¿Se puede reemplazar la obra de Lucia Berlin por su biografía? Si la respuesta es sí será porque rinden más los cantos de experiencia exigidos, que los cantos de inocencia de su vida que desgarran, convertidos en gestos, en muecas de dolor, en reflexiones sobre un personaje de Chejov olvidado y retenido con sublime pleitesía en un renglón de Lucia. “Sé exactamente cómo te sientes. Tony no abrió los ojos. Cualquiera que diga que sabe cómo te sientes es un iluso”, escribió en el primer cuento de Manual para mujeres de la limpieza, el libro póstumo que la hizo y hace famosa (parece que habrá película de Almodóvar) cuando ella ya no está.
Lo cierto es que para canjear los recuerdos y las invenciones únicas debemos contar con la deuda de veracidad que la vida oculta. La literatura oculta también, pero su eficacia obliga a olvidarla. Pocas son tan eficaces como la de Lucia aunque es complicado, inmodesto e injusto hablar de “eficacia”, cuando de Lucia Berlin se trata. En sus historias inventadas-reales protagonizadas por una mujer (ella, siempre ella), no hay golpes traicioneros ante la violencia de la vida y la compasión por la fragilidad humana. Nunca.
Cuando llegan sus palabras no podemos dejar de leerlas una vez que empezamos, privilegio de su gracia para armonizar en la página en blanco que deja atrás los ruidos de la prosa narrativa en el momento de encarnar. Entonces, aparece el ritmo justo, la pausa, la reflexión fascinante, el dato, la pista, la pieza del rompecabezas que falta (siempre estamos armando uno como la señora Johansen en uno sus cuentos, una sueca que habla inglés “con mucha jerga, como los filipinos”, una Glenda Jackson de ochenta años que no encuentra la pieza que tiene un pedazo de cielo y unas hojas de arce), el humor que no se disfraza ni acomoda en la ironía y la medida ecuánime -medida por medida- para decir lo que alcanza. Una cantidad de historias acumuladas, y otras que evoca o suscita una comparación, asoman iluminadas con destellos de poeta underground y rabietas, una anécdota hipnotizada.

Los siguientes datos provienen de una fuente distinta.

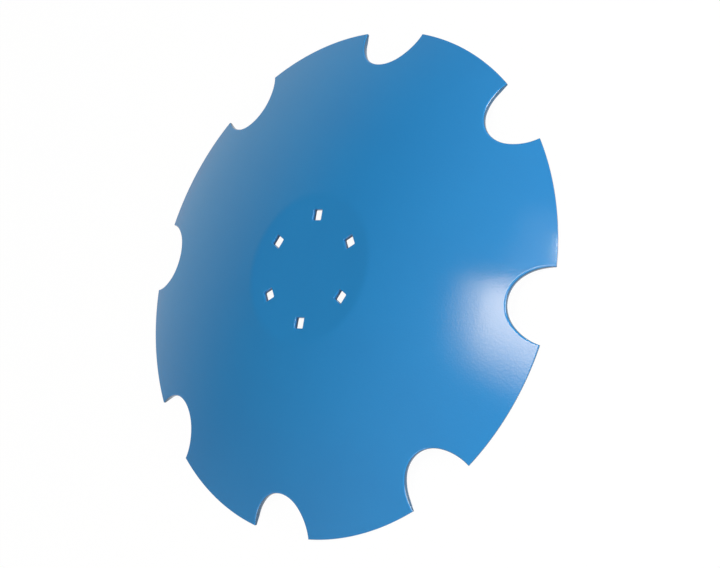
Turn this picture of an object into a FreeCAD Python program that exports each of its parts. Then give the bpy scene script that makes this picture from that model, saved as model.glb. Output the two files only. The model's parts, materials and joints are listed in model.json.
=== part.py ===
import FreeCAD, Part

import math
import os

import Sketcher

# Harrow disc blade: one round plate of tool steel, pressed to a shallow dish with a flat middle.
# Eight round notches bite into the rim, and six square bolt holes stand in a ring on the flat.
#
# The blade lies with its convex side up. Z is the axis of the dish, and z = 0 is the lower edge of
# the rim, so the eight teeth between the notches stand on the plane z = 0. The x axis runs through
# the middle of one notch. All lengths are in millimetres and all angles in degrees.

SIZES = {
    "blade_diameter": 620.0,
    "plate_thickness": 6.0,
    "dish_radius": 820.0,
    "flat_diameter": 176.0,
    "bend_radius": 40.0,
    "rim_land": 3.0,
    "bevel_angle": 7.0,
    "notch_radius": 43.5,
    "notch_inset": 3.0,
    "notch_count": 8,
    "hole_side": 13.0,
    "hole_corner": 1.0,
    "hole_circle": 130.0,
    "hole_count": 6,
    "hole_turn": 4.6,
}

FULL_TURN = 360.0
START, END, CENTRE = 1, 2, 3
ORIGIN_POINT = (-1, 1)
X_AXIS, Y_AXIS = -1, -2


def fill_sheet(doc):
    """The driving dimensions, one row each: name, value, and the name again as the cell's alias."""
    sheet = doc.addObject("Spreadsheet::Sheet", "sizes")
    for row, (name, value) in enumerate(SIZES.items(), start=1):
        sheet.set(f"A{row}", name)
        sheet.set(f"B{row}", str(value))
        sheet.setAlias(f"B{row}", name)
    return sheet


def origin_part(body, role):
    """One of the body's own origin planes or axes."""
    return next(part for part in body.Origin.OriginFeatures if part.Role == role)


def new_sketch(body, name, plane):
    """An empty sketch on one of the body's origin planes."""
    sketch = body.newObject("Sketcher::SketchObject", name)
    sketch.AttachmentSupport = [(origin_part(body, plane), "")]
    sketch.MapMode = "FlatFace"
    return sketch


def drive(sketch, name, constraint, formula):
    """Add a measured constraint under a name and tie it to the sheet."""
    index = sketch.addConstraint(constraint)
    sketch.renameConstraint(index, name)
    sketch.setExpression(f"Constraints.{name}", formula)


def line(sketch, start, end):
    """A straight line between two points of the sketch."""
    return sketch.addGeometry(Part.LineSegment(FreeCAD.Vector(*start), FreeCAD.Vector(*end)))


def arc(sketch, centre, radius, start, end):
    """A round arc, anticlockwise from one angle to another, in radians."""
    circle = Part.Circle(FreeCAD.Vector(*centre), FreeCAD.Vector(0, 0, 1), radius)
    return sketch.addGeometry(Part.ArcOfCircle(circle, start, end))


def join(sketch, kind, first, first_end, second, second_end):
    """Make two ends meet, as a corner (Coincident) or smoothly (Tangent)."""
    sketch.addConstraint(Sketcher.Constraint(kind, first, first_end, second, second_end))


def dish_section(body):
    """Half of the plate's section, from the axis out to the rim.

    Both faces of the dish are arcs about one centre on the axis, so the plate has the same
    thickness all over. A bend joins the dish to the flat middle. The rim is a short upright land,
    and the sharpening bevel runs from it up to the hollow face.
    """
    rim = SIZES["blade_diameter"] / 2
    land = SIZES["rim_land"]
    flat = SIZES["flat_diameter"] / 2
    plate = SIZES["plate_thickness"]
    dish = SIZES["dish_radius"]
    bend = SIZES["bend_radius"]

    # Where the centres, the flat and the two bends lie to begin with: the constraints hold them.
    centre_z = land - math.sqrt(dish ** 2 - rim ** 2)
    bend_z = centre_z + math.sqrt((dish - bend) ** 2 - flat ** 2)
    top = bend_z + bend
    under = top - plate
    dish_start = math.atan2(bend_z - centre_z, flat)
    rim_angle = math.atan2(land - centre_z, rim)
    inner = dish - plate
    bevel_end = rim - (land + inner - math.hypot(rim, centre_z)) / math.sin(math.pi / 2 - rim_angle)
    bevel_z = centre_z + math.sqrt(inner ** 2 - bevel_end ** 2)
    bevel_start = math.atan2(bevel_z - centre_z, bevel_end)

    sketch = new_sketch(body, "dish_section", "XZ_Plane")
    top_line = line(sketch, (0, top, 0), (flat, top, 0))
    outer_bend = arc(sketch, (flat, bend_z, 0), bend, dish_start, math.pi / 2)
    outer_dish = arc(sketch, (0, centre_z, 0), dish, rim_angle, dish_start)
    rim_line = line(sketch, (rim, land, 0), (rim, 0, 0))
    bevel_line = line(sketch, (rim, 0, 0), (bevel_end, bevel_z, 0))
    inner_dish = arc(sketch, (0, centre_z, 0), inner, bevel_start, dish_start)
    inner_bend = arc(sketch, (flat, bend_z, 0), bend - plate, dish_start, math.pi / 2)
    under_line = line(sketch, (flat, under, 0), (0, under, 0))
    axis_line = line(sketch, (0, under, 0), (0, top, 0))

    join(sketch, "Tangent", top_line, END, outer_bend, END)
    join(sketch, "Tangent", outer_bend, START, outer_dish, END)
    join(sketch, "Coincident", outer_dish, START, rim_line, START)
    join(sketch, "Coincident", rim_line, END, bevel_line, START)
    join(sketch, "Coincident", bevel_line, END, inner_dish, START)
    join(sketch, "Tangent", inner_dish, END, inner_bend, START)
    join(sketch, "Tangent", inner_bend, END, under_line, START)
    join(sketch, "Coincident", under_line, END, axis_line, START)
    join(sketch, "Coincident", axis_line, END, top_line, START)
    join(sketch, "Coincident", outer_dish, CENTRE, inner_dish, CENTRE)
    join(sketch, "Coincident", outer_bend, CENTRE, inner_bend, CENTRE)

    for level in (top_line, under_line):
        sketch.addConstraint(Sketcher.Constraint("Horizontal", level))
    for upright in (rim_line, axis_line):
        sketch.addConstraint(Sketcher.Constraint("Vertical", upright))
    sketch.addConstraint(Sketcher.Constraint("PointOnObject", axis_line, START, Y_AXIS))
    sketch.addConstraint(Sketcher.Constraint("PointOnObject", outer_dish, CENTRE, Y_AXIS))
    sketch.addConstraint(Sketcher.Constraint("PointOnObject", rim_line, END, X_AXIS))

    drive(sketch, "rim", Sketcher.Constraint("DistanceX", *ORIGIN_POINT, rim_line, END, rim),
          "sizes.blade_diameter / 2")
    drive(sketch, "land", Sketcher.Constraint("DistanceY", rim_line, END, rim_line, START, land),
          "sizes.rim_land")
    drive(sketch, "flat", Sketcher.Constraint("DistanceX", top_line, START, top_line, END, flat),
          "sizes.flat_diameter / 2")
    drive(sketch, "plate", Sketcher.Constraint("DistanceY", axis_line, START, axis_line, END, plate),
          "sizes.plate_thickness")
    drive(sketch, "dish", Sketcher.Constraint("Radius", outer_dish, dish), "sizes.dish_radius")
    drive(sketch, "bend", Sketcher.Constraint("Radius", outer_bend, bend), "sizes.bend_radius")
    bevel = math.radians(SIZES["bevel_angle"])
    drive(sketch, "bevel", Sketcher.Constraint("Angle", X_AXIS, START, bevel_line, START, math.pi - bevel),
          "180 - sizes.bevel_angle")
    return sketch


def notch_outline(body):
    """The round outline of one notch. Its centre lies a little inside the rim, on the x axis."""
    rim = SIZES["blade_diameter"] / 2
    inset = SIZES["notch_inset"]
    radius = SIZES["notch_radius"]
    sketch = new_sketch(body, "notch_outline", "XY_Plane")
    circle = Part.Circle(FreeCAD.Vector(rim - inset, 0, 0), FreeCAD.Vector(0, 0, 1), radius)
    edge = sketch.addGeometry(circle)
    sketch.addConstraint(Sketcher.Constraint("PointOnObject", edge, CENTRE, X_AXIS))
    drive(sketch, "radius", Sketcher.Constraint("Radius", edge, radius), "sizes.notch_radius")
    drive(sketch, "reach", Sketcher.Constraint("DistanceX", *ORIGIN_POINT, edge, CENTRE, rim - inset),
          "sizes.blade_diameter / 2 - sizes.notch_inset")
    return sketch


def hole_outline(body):
    """The outline of one square hole, with its sides along and across the radius it stands on."""
    reach = SIZES["hole_circle"] / 2
    half = SIZES["hole_side"] / 2
    corner = SIZES["hole_corner"]
    sketch = new_sketch(body, "hole_outline", "XY_Plane")
    sketch.setExpression("AttachmentOffset.Rotation.Angle", "sizes.hole_turn")

    # Four sides and four corner arcs, anticlockwise from the side that faces the rim.
    sides = []
    corners = []
    for quarter in range(4):
        turn = quarter * math.pi / 2

        def place(across, along):
            """A point of the first quarter, turned round the middle of the hole."""
            x = reach + across * math.cos(turn) - along * math.sin(turn)
            y = across * math.sin(turn) + along * math.cos(turn)
            return (x, y, 0)

        straight = half - corner
        sides.append(line(sketch, place(half, -straight), place(half, straight)))
        corners.append(arc(sketch, place(straight, straight), corner, turn, turn + math.pi / 2))

    for quarter in range(4):
        join(sketch, "Tangent", sides[quarter], END, corners[quarter], START)
        join(sketch, "Tangent", corners[quarter], END, sides[(quarter + 1) % 4], START)
    outward, leftward, inward, rightward = sides
    sketch.addConstraint(Sketcher.Constraint("Vertical", inward))
    for side in (leftward, rightward):
        sketch.addConstraint(Sketcher.Constraint("Horizontal", side))
    for other in corners[1:]:
        sketch.addConstraint(Sketcher.Constraint("Equal", corners[0], other))
    sketch.addConstraint(Sketcher.Constraint("Symmetric", outward, START, outward, END, X_AXIS))

    drive(sketch, "corner", Sketcher.Constraint("Radius", corners[0], corner), "sizes.hole_corner")
    drive(sketch, "across", Sketcher.Constraint("DistanceX", inward, END, outward, START, 2 * half),
          "sizes.hole_side")
    drive(sketch, "along", Sketcher.Constraint("DistanceY", rightward, START, leftward, END, 2 * half),
          "sizes.hole_side")
    drive(sketch, "reach", Sketcher.Constraint("DistanceX", *ORIGIN_POINT, outward, START, reach + half),
          "sizes.hole_circle / 2 + sizes.hole_side / 2")
    return sketch


def cut_through(body, sketch, name):
    """A cut along the axis right through the plate, both ways from the sketch."""
    pocket = body.newObject("PartDesign::Pocket", name)
    pocket.Profile = sketch
    pocket.Type = "ThroughAll"
    pocket.Midplane = True
    return pocket


def repeat_round(body, feature, name, count):
    """The same cut again, evenly spaced about the axis of the dish."""
    pattern = body.newObject("PartDesign::PolarPattern", name)
    pattern.Originals = [feature]
    pattern.Axis = (origin_part(body, "Z_Axis"), [""])
    pattern.Angle = FULL_TURN
    pattern.setExpression("Occurrences", count)
    body.Tip = pattern
    return pattern


def make_blade(doc):
    """The whole blade: a turned dish, then the ring of notches, then the ring of holes."""
    body = doc.addObject("PartDesign::Body", "disc_blade")
    body.Label = "disc_blade"

    section = dish_section(body)
    dish = body.newObject("PartDesign::Revolution", "dish")
    dish.Profile = section
    dish.ReferenceAxis = (section, ["V_Axis"])
    dish.Angle = FULL_TURN
    body.Tip = dish
    doc.recompute()

    notch = cut_through(body, notch_outline(body), "notch")
    notches = repeat_round(body, notch, "notches", "sizes.notch_count")
    doc.recompute()

    hole = cut_through(body, hole_outline(body), "hole")
    holes = repeat_round(body, hole, "holes", "sizes.hole_count")
    doc.recompute()

    # Each step has to take metal away, or its cut points off the plate.
    steps = (dish, notch, notches, hole, holes)
    volumes = [step.Shape.Volume for step in steps]
    for before, after, step in zip(volumes, volumes[1:], steps[1:]):
        if after >= before:
            raise RuntimeError(f"{step.Name} cuts nothing")
    return body


def check(doc, bodies):
    """Stop on any failed object or any sub-part that isn't one valid solid."""
    for item in doc.Objects:
        if "Invalid" in item.State or "Error" in item.State:
            raise RuntimeError(f"{item.Name} failed: {item.State}")
    for body in bodies:
        shape = body.Shape
        if shape.isNull() or not shape.isValid() or len(shape.Solids) != 1:
            raise RuntimeError(f"{body.Label} is not one valid solid")


def write(bodies):
    """One STEP file for each sub-part, named after its label."""
    os.makedirs("parts", exist_ok=True)
    for body in bodies:
        box = body.Shape.BoundBox
        print(f"{body.Label}: {box.XLength:.2f} x {box.YLength:.2f} x {box.ZLength:.2f} mm,"
              f" from z = {box.ZMin:.3f}, {body.Shape.Volume / 1000:.1f} cm3")
        body.Shape.exportStep(f"parts/{body.Label}.step")


document = FreeCAD.newDocument("harrow_disc_blade")
fill_sheet(document)
blade = make_blade(document)
document.recompute()
check(document, [blade])
write([blade])
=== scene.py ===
# %% [markdown]
# A harrow disc blade is one plate of hard steel. The maker cuts a round blank with notches in its rim,
# punches six square bolt holes, presses the blank to a shallow dish, grinds the rim and paints it blue.
# This lesson follows that order: cut, punch, press, round the edges, paint, and then light it.

import json
import math

import bmesh
import bpy
from mathutils import Matrix, Vector


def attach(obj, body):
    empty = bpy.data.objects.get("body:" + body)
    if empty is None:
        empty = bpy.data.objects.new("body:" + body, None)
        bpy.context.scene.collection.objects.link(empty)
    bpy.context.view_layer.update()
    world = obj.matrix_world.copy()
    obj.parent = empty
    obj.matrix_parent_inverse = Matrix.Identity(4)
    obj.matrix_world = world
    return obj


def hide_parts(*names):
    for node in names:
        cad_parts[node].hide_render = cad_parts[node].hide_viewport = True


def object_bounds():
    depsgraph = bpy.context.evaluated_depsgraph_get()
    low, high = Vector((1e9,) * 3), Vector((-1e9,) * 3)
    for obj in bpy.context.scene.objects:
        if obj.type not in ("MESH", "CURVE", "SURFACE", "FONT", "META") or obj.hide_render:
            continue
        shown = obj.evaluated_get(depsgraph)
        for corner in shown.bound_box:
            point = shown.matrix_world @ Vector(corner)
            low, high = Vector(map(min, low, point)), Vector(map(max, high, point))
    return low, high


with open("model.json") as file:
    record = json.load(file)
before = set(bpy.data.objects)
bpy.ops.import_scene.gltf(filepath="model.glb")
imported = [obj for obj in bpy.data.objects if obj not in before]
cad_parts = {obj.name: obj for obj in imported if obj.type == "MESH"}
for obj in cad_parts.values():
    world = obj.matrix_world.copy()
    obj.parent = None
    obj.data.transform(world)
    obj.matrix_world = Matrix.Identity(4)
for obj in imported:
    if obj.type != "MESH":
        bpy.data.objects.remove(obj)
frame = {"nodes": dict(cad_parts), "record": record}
cad_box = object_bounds()
print("CAD box, mm:", [round(1000 * (high - low), 1) for low, high in zip(*cad_box)])

# %% [markdown]
# The sizes come in two kinds. Those that the frame can tell, which are the reach of the rim, the height
# of the flat top and the ring of bolt holes, are read from it, so the look always fits the solid. The
# rest are the maker's own values for the press tool and the punches. They are in metres, and each stands
# where it is first needed.

# %% Sizes that the frame tells
MM = 0.001
blade_node = frame["nodes"]["disc_blade"]
rim = max(math.hypot(vert.co.x, vert.co.y) for vert in blade_node.data.vertices)
top = cad_box[1].z
bolt_ring = next(mount for mount in frame["record"]["mounts"] if mount["name"] == "bolt_holes")
hole_reach = bolt_ring["dims"]["pcd_mm"] / 2 * MM
hole_count = bolt_ring["dims"]["count"]
print("rim radius, mm:", round(rim / MM, 2), " top, mm:", round(top / MM, 2), " bolt holes:", hole_count)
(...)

No olvidemos que, entre otros pretextos para repudiar su tierra nativa, Lucia Berlin tuvo que frecuentar a todo tipo de jazzmen furibundos o malogrados –los fenotipos de la violencia adoptan los modales de la época– y a Ramón Sender (fue su alumna).
En la vida de Lucia las ciudades nombran el itinerario de un tour musical particular: nació en Alaska, jugó en campamentos mineros del oeste de los Estados Unidos, vivió una temporada con la familia de su mamá en El Paso, una adolescencia en Santiago de Chile y una vida adulta en México, Arizona, New York, Colorado y Los Ángeles. Caravana nómade, tres matrimonios, cuatro hijos, drogas, alcohol y centros de desintoxicación, mudanzas y cartas, y un dinero que ganaba limpiando casas y pagaba los gastos, completan el tour, apenas el resumen del tour de la cuentista norteamericana a quien para jerarquizar en el descubrimiento de vidrieras la crítica comparó con Carver, Flannery O`Connor, Carson McCullers. Se fue sin saber que sus cuentos iban a estar en la lista de los libros más vendidos. Razones de un tiempo desvanecido por los artificios del éxito que empasta la lengua y la garganta. Murió el día que cumplía sesenta y ocho años. Un día le dijo a alguien que le gustaría que de vez en cuando una chica descubra sus libros en una biblioteca. Démosle el gusto y salgamos a leerla.